__What to produce__:
Locate the line that contains "Model this object" in the entries below, then repeat it and every following line through the line that contains "import Sketcher", exactly, and no others.

__Input records__:
- - - - - - -

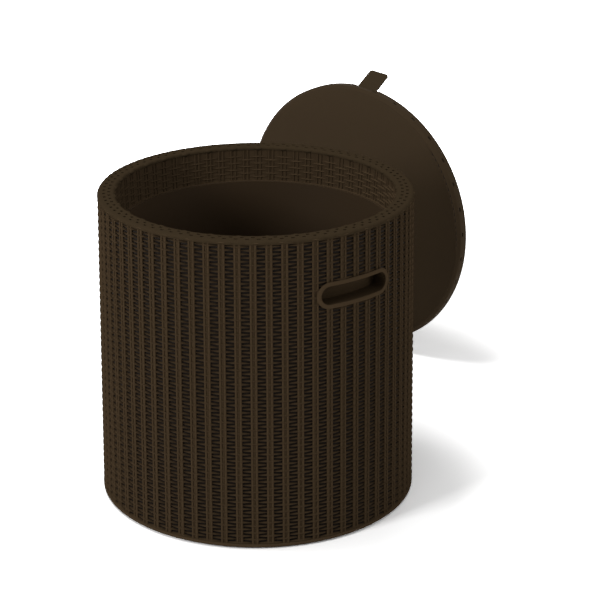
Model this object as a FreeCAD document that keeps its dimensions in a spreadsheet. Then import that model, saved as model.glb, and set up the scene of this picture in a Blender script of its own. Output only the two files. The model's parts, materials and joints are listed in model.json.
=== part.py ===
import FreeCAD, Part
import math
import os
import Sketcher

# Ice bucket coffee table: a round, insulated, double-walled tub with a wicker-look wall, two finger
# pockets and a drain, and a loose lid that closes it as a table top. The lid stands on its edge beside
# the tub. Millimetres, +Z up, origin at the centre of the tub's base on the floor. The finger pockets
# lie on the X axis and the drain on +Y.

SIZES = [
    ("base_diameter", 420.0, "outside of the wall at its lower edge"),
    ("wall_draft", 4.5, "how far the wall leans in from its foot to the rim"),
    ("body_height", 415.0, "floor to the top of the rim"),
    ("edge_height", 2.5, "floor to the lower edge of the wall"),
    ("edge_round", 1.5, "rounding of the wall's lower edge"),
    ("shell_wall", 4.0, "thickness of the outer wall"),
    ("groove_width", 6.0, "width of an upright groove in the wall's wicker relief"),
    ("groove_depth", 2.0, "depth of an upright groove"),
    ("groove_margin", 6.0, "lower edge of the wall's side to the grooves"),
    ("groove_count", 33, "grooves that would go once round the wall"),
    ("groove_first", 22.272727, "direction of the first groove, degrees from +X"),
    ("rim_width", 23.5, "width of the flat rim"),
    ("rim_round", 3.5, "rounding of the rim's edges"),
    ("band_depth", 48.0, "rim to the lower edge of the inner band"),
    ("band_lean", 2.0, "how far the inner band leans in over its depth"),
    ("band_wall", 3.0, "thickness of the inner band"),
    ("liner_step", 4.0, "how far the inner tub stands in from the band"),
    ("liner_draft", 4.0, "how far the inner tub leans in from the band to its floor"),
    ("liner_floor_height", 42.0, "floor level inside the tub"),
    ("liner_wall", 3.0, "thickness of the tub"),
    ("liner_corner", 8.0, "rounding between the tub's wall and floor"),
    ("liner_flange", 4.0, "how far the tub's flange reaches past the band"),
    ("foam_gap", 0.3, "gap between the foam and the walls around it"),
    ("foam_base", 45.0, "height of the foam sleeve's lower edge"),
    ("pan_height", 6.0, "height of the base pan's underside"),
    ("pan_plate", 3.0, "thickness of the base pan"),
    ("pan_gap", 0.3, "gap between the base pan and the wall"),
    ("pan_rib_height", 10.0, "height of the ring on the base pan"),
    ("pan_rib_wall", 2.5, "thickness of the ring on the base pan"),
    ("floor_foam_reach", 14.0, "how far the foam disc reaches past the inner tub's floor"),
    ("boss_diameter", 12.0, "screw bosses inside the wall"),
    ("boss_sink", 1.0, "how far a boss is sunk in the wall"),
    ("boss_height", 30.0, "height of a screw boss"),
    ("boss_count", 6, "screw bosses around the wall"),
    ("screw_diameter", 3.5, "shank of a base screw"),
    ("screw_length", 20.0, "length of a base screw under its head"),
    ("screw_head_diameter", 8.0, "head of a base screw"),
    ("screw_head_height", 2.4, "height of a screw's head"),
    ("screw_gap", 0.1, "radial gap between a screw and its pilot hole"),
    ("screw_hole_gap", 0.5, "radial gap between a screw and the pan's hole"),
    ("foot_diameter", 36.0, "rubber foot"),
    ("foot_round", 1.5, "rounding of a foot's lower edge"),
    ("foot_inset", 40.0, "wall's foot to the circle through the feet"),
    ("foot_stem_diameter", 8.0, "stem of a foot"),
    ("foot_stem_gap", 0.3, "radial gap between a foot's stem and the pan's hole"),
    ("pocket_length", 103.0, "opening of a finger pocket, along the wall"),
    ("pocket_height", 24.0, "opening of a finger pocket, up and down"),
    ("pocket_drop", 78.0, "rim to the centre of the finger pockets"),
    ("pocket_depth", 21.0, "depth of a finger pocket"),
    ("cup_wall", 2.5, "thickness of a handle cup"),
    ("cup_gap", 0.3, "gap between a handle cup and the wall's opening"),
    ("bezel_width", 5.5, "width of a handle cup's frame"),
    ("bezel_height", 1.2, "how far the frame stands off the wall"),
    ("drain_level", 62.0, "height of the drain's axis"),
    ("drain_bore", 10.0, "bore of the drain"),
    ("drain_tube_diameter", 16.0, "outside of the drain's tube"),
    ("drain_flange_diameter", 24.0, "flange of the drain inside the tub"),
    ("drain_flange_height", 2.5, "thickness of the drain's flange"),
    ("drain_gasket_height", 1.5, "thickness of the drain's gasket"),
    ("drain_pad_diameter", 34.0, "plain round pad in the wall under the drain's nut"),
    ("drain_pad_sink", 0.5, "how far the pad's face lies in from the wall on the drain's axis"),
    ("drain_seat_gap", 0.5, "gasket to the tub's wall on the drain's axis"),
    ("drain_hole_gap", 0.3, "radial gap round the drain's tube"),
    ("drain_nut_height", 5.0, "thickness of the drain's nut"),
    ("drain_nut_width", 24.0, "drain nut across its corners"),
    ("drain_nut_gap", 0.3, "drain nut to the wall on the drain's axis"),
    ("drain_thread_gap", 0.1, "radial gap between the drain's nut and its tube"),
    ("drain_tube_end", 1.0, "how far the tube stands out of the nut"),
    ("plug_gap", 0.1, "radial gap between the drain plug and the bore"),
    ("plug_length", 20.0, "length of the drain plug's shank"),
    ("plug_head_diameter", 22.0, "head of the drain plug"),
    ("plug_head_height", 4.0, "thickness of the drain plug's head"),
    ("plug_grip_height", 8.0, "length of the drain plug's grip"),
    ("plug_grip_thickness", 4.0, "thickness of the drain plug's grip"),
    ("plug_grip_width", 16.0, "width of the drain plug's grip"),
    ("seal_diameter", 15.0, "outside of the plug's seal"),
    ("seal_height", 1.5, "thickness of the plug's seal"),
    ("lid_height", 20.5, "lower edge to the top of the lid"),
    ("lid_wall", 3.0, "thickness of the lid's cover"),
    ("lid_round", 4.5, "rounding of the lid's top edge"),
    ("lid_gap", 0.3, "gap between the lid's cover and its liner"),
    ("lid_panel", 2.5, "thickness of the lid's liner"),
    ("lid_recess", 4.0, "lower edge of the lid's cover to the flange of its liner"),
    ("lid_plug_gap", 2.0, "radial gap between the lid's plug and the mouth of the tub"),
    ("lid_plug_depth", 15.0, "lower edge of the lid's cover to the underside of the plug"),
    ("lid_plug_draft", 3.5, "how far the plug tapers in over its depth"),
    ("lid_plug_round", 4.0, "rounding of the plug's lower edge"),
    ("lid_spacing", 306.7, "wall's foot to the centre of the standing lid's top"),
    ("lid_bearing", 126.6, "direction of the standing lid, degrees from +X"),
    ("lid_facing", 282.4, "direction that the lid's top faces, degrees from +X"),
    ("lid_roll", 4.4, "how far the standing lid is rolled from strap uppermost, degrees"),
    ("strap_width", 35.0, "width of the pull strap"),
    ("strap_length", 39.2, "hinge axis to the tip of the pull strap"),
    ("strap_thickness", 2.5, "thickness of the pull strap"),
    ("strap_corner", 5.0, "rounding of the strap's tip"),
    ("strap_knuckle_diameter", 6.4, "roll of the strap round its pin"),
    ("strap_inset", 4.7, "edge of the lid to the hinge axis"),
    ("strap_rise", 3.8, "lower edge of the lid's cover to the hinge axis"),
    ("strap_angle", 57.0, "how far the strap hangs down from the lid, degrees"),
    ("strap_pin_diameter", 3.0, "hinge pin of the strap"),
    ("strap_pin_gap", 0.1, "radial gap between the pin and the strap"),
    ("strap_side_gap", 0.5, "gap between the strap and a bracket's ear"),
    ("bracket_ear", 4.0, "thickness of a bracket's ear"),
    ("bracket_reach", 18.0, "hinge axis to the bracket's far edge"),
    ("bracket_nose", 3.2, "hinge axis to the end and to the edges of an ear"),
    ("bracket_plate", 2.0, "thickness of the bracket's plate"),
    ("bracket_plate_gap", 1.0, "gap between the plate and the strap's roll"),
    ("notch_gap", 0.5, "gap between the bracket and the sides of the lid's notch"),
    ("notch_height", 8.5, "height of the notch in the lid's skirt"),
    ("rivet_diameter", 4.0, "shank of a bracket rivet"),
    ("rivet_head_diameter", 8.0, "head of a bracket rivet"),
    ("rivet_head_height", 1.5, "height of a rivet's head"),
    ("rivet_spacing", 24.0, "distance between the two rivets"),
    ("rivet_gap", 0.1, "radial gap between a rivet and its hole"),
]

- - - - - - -

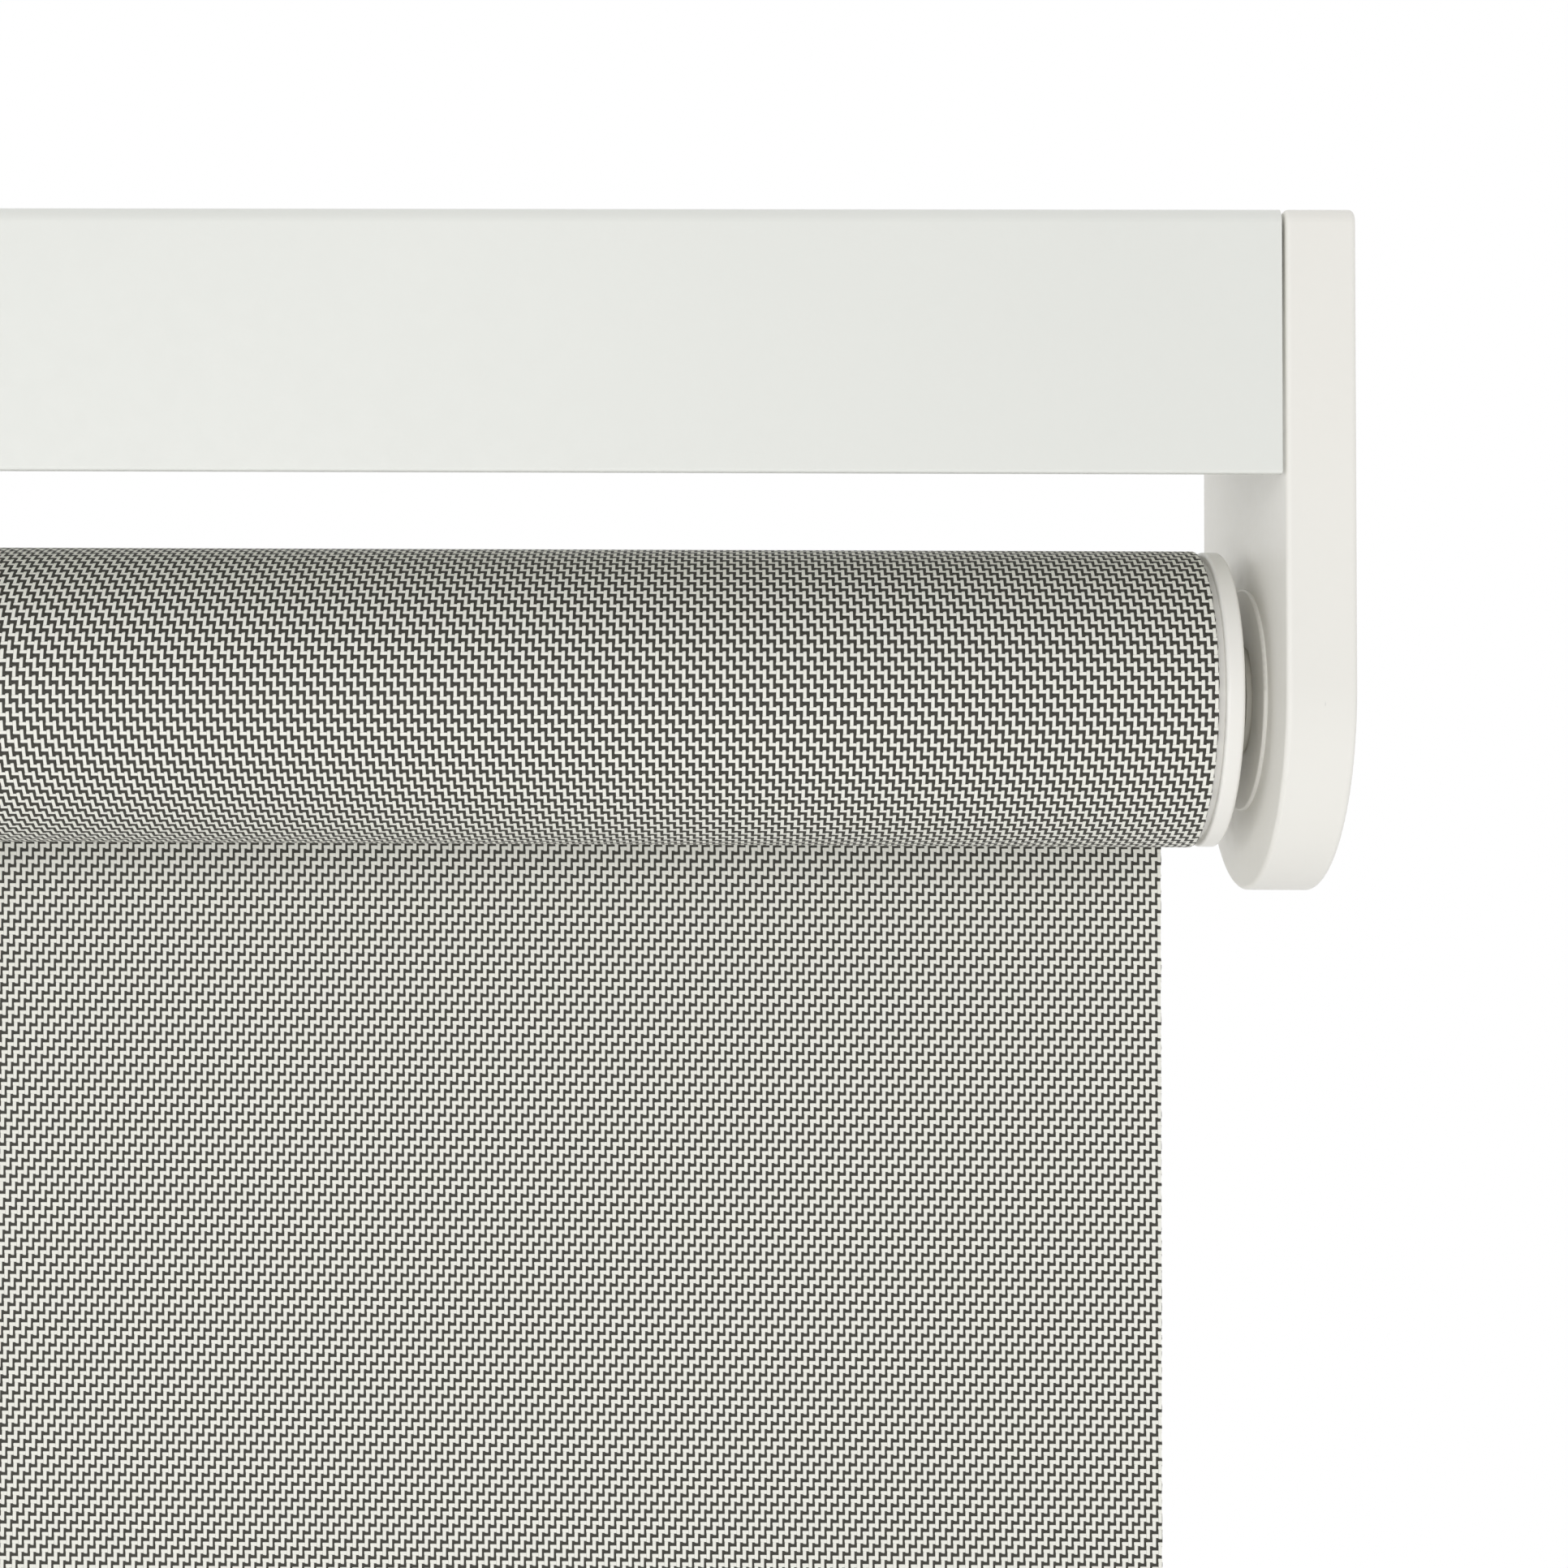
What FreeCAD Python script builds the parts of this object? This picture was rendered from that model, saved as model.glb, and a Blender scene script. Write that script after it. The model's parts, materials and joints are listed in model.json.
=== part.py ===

- - - - - - -

__In response__:
Model this object as a FreeCAD document that keeps its dimensions in a spreadsheet. Then import that model, saved as model.glb, and set up the scene of this picture in a Blender script of its own. Output only the two files. The model's parts, materials and joints are listed in model.json.
=== part.py ===
import FreeCAD, Part
import math
import os
import Sketcher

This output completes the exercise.